A QUIRKY and colourful collection of kaleidoscopes is going on display in celebration of the 200th anniversary of the instrument’s invention.
Dozens of the optical curiosities – from antique traditional designs to modern works of art – have been lent from a private museum near Tokyo, Japan to be showcased at the University of Edinburgh.
They are on display as part of the Symmetries in Light exhibition, marking the creation of the kaleidoscope in 1816 by Professor Sir David Brewster, a former Principal of the University.
The Scottish scientist is known as the father of experimental optics for his discoveries. His achievements include experiments on the polarisation of light – the principle behind LCD televisions and sunglasses. His pioneering work led to improved optical devices, and new areas of research.
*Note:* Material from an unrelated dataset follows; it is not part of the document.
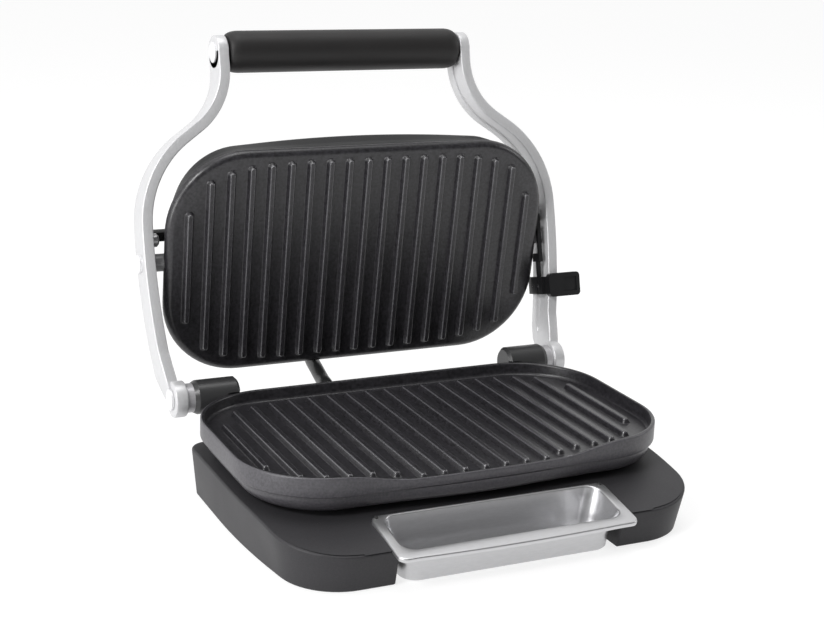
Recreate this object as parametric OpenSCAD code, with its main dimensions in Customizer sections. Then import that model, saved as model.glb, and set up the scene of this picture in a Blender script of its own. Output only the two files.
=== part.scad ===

The scientist was instrumental in the adoption of new optical systems in British lighthouses. He also developed an improved version of the stereoscope, the first portable device to create a 3D image by superimposing left and right images for the viewer.
Visitors will be able to experience many of the items on show at the free exhibition, which runs as part of Edinburgh International Science Festival from 3-5 and 7-10 April at the Playfair Library. The display will be supported by a programme of interactive science-based activities for families, managed by the University of Edinburgh, and a talk about Brewster’s legacy at on 8 April, in the exhibition venue.